In a major escalation of the ongoing tussle between Punjab Governor and the Chief Minister Bhagwant Mann, Banwarilal Purohit sent a strongly-worded letter to the CM, warning him that he could recommend President’s rule in the state and also initiate criminal proceedings if his letters are not answered.
In his latest communication to Mann, Governor Purohit reiterated that he was not getting any reply from him on his previous letters, and warned him that he could send a report to the President on “failure of constitutional mechanism.” Purohit advised Mann to act before he takes this “final decision” under Article 356 of the Constitution, and section 124 of the Indian Penal Code.

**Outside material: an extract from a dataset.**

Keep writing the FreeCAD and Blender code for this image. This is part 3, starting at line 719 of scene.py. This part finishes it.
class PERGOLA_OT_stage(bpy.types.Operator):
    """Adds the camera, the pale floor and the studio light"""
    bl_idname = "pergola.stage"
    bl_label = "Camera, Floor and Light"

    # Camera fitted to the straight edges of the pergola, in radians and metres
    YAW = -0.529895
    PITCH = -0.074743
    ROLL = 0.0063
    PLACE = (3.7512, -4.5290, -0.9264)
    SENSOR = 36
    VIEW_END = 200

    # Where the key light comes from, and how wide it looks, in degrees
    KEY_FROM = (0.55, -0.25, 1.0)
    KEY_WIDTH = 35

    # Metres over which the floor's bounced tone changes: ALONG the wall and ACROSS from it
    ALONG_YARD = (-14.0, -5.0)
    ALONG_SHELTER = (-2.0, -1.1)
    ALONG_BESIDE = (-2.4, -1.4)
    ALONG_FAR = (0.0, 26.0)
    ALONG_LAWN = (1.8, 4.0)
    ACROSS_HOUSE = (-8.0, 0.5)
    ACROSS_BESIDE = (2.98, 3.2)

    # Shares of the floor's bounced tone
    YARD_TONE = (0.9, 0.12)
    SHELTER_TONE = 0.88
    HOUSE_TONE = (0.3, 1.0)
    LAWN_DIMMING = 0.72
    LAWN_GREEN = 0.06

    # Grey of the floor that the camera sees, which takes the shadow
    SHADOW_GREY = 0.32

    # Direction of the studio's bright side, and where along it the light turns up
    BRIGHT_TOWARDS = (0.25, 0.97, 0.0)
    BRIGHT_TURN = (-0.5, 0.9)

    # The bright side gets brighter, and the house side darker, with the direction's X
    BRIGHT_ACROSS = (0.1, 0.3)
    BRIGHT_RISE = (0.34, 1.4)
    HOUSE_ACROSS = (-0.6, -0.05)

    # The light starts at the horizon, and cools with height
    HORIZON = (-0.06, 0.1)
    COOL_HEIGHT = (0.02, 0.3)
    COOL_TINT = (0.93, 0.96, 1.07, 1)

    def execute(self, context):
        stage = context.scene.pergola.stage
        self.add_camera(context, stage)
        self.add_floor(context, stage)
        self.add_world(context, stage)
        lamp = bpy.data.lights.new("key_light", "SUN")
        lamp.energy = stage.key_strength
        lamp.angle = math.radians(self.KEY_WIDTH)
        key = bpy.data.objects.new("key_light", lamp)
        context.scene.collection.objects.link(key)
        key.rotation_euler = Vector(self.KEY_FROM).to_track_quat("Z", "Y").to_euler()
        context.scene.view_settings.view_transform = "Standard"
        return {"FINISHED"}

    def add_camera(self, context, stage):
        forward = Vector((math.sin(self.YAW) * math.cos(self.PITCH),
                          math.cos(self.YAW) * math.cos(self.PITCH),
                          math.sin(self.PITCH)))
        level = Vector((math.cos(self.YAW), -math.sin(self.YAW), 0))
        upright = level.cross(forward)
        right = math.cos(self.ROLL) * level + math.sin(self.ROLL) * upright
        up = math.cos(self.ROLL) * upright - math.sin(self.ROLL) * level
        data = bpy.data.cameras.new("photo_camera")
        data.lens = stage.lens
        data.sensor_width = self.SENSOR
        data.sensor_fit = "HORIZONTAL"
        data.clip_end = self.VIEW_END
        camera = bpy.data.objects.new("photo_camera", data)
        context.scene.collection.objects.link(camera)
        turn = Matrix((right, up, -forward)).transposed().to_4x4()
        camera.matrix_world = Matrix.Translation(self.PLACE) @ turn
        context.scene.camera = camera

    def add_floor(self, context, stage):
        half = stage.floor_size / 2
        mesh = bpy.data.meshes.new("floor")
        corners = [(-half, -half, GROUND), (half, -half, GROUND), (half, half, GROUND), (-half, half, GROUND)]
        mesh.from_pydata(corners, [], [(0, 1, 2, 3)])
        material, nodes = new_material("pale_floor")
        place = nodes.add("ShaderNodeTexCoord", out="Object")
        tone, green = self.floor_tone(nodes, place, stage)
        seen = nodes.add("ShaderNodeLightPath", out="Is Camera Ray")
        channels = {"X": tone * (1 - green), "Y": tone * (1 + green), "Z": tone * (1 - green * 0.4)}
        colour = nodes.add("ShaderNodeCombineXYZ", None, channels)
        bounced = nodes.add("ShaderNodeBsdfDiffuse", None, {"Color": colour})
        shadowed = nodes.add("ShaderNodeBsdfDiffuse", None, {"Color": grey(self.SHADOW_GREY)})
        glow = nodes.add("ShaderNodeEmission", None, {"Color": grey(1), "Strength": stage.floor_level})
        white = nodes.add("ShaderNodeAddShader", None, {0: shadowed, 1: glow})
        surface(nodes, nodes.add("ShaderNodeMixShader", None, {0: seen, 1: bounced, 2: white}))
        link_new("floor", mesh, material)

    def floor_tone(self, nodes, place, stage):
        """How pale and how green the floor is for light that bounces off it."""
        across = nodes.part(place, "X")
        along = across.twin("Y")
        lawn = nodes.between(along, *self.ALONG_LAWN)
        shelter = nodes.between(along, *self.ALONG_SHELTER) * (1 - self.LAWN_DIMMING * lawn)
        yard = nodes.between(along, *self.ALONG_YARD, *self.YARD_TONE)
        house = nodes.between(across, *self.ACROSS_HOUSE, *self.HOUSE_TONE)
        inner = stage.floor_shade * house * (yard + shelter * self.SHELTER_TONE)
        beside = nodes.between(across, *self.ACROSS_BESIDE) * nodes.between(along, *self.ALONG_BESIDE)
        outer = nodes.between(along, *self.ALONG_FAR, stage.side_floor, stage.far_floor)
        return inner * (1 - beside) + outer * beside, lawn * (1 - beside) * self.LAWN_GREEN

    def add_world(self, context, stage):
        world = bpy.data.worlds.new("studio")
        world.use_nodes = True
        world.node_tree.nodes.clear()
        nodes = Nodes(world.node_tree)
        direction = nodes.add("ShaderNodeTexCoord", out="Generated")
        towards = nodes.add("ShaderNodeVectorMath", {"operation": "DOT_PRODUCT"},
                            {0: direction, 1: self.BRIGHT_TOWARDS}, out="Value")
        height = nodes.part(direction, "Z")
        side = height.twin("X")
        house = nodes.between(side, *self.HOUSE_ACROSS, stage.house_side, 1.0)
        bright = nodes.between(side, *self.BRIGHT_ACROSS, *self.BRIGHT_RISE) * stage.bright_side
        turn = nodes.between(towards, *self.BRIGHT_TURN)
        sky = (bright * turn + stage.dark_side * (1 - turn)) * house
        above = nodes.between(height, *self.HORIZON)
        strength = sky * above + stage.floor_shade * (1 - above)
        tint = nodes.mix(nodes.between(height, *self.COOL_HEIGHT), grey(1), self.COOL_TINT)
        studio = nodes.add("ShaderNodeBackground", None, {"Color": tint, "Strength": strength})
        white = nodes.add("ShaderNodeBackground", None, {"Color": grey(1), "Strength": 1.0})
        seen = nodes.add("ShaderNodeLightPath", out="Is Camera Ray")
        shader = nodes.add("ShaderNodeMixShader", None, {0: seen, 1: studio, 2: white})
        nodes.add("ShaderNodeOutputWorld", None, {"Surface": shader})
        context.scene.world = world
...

A state is brought under direct rule of the Centre with the invocation of Article 356, usually after a report is sent by the Governor. The IPC section relates to assaulting or wrongfully restraining the President or a governor from exercising their lawful powers.

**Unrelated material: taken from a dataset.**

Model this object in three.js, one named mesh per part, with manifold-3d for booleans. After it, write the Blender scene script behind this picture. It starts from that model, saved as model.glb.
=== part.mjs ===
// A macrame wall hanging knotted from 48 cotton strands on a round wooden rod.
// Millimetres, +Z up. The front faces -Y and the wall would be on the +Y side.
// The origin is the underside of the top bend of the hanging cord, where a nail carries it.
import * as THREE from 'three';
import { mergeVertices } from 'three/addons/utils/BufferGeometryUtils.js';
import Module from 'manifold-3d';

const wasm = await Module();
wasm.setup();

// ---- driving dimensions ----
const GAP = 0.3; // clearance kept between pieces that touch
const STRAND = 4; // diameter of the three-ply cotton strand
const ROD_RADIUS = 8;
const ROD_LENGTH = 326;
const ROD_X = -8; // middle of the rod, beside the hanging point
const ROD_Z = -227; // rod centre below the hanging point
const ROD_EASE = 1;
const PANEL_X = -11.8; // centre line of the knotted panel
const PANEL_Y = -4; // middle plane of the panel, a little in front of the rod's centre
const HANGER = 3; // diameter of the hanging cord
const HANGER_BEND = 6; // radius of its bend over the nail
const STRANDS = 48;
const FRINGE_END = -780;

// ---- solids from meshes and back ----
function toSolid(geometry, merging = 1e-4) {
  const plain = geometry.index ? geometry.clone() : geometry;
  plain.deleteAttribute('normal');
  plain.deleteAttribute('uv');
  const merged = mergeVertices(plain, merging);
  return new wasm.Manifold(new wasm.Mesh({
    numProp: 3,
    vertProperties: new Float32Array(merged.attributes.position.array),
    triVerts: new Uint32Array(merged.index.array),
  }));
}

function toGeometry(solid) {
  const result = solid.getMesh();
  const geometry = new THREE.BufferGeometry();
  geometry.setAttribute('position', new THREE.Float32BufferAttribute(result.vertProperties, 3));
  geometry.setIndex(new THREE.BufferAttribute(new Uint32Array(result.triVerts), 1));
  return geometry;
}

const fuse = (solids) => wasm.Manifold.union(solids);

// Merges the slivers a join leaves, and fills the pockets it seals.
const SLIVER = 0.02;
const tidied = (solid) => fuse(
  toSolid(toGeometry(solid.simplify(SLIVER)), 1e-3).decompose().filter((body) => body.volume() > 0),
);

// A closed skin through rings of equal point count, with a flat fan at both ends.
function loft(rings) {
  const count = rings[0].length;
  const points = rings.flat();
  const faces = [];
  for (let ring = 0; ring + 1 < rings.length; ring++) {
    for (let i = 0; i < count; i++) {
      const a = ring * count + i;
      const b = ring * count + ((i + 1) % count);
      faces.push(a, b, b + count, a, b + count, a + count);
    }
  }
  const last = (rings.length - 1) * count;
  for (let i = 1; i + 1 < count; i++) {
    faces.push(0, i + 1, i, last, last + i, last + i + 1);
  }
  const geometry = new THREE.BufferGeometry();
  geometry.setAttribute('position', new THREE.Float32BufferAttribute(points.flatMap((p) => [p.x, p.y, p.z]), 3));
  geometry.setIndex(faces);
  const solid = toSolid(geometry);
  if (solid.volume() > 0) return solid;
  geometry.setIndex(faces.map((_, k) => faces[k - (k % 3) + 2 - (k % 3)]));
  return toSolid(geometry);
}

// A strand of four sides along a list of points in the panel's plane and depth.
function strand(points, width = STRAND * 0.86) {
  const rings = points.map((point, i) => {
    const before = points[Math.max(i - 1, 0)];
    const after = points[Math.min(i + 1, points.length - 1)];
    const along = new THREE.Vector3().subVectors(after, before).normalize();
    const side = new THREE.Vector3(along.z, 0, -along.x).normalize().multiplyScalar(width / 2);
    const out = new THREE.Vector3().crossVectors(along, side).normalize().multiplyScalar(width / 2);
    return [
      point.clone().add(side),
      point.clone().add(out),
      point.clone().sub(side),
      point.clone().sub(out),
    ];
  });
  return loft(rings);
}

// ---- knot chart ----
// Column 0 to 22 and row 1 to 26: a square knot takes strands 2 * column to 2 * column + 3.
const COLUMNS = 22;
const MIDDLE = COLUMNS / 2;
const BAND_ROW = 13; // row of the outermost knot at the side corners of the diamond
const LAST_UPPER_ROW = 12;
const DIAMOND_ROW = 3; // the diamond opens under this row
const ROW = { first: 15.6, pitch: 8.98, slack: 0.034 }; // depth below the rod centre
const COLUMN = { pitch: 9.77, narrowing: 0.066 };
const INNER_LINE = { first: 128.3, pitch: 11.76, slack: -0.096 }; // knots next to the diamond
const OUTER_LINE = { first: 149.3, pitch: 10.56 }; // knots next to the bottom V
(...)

"Before I am going to take final decision regarding sending a report to the President of India under Article 356 about the failure of the constitutional mechanism and take a decision about initiating criminal proceedings under section 124 of the IPC, I ask you to send me the requisite information sought for under my letters referred to above, as also in the matter of the steps taken by you concerning the problem of drugs in the State, failing which I would have no choice but to take action according to law and the Constitution,” the governor wrote.

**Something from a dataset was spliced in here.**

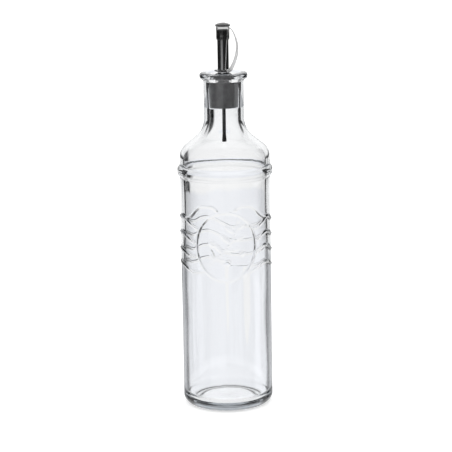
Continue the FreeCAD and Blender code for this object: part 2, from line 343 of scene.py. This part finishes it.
def relief_height(angle, z):
    """The embossing's height over one level of the body, at each angle in radians from the front."""
    turn = angle % (2 * math.pi)
    wrapped = (angle + math.pi) % (2 * math.pi) - math.pi
    in_front = np.abs(wrapped) < math.pi / 2
    s = np.where(in_front, wrapped, math.pi) * BODY_R
    outwards = from_oval(s, z)
    outside = np.where(in_front, np.clip(outwards / OVAL_FADE + 0.5, 0, 1), 1)
    heights = [RELIEF * ridge(outwards, RIDGE_WIDTH)]
    for curve in CREST_CURVES:
        heights.append(RELIEF * outside * ridge(distance_to(curve, s, z), RIDGE_WIDTH))
    for curve in WAVE_CURVES:
        if np.abs(curve[:, 1] - z).min() < RIDGE_WIDTH:
            heights.append(RELIEF * outside * ridge(distance_to(curve, turn * BODY_R, z), RIDGE_WIDTH))
    heights.append(STEM_RELIEF * ridge(distance_to(STEM_CURVE, s, z), STEM_WIDTH))
    heights += [leaf_height(s, z, *leaf) for leaf in LEAVES]
    heights += [olive_height(s, z, *olive) for olive in OLIVES]
    return np.maximum.reduce(heights)


# ---------------------------------------------------------------- the bottle

def shoulder(neck_r, body_r, top_z, neck_fillet, body_fillet):
    """The shoulder's two corners, from its foot up."""
    drop = (body_r - neck_r) / math.tan(math.radians(SHOULDER_ANGLE))
    return [(body_r, top_z - drop, body_fillet), (neck_r, top_z, neck_fillet)]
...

Referring to his earlier letter on August 1, Governor Purohit said, “You have still not given the information sought by me. It appears that you are deliberately refusing to give the information asked for by me. I regret to note here that in spite of the clear provisions of Article 167 of the Constitution of India which makes it mandatory for the chief minister to furnish all such information relating to the administration of affairs of the state as the Governor may call for, you have failed to supply the information sought by me.”
This is not the first time the two leaders have locked horns. In the past few months, the two have locked horns over several issues and the spats in the form of exchange of letters, tweets, bytes in the media and the use of unparliamentary language have all happened in the public domain. Both have been accusing each other of “not fulfilling constitutional duties”.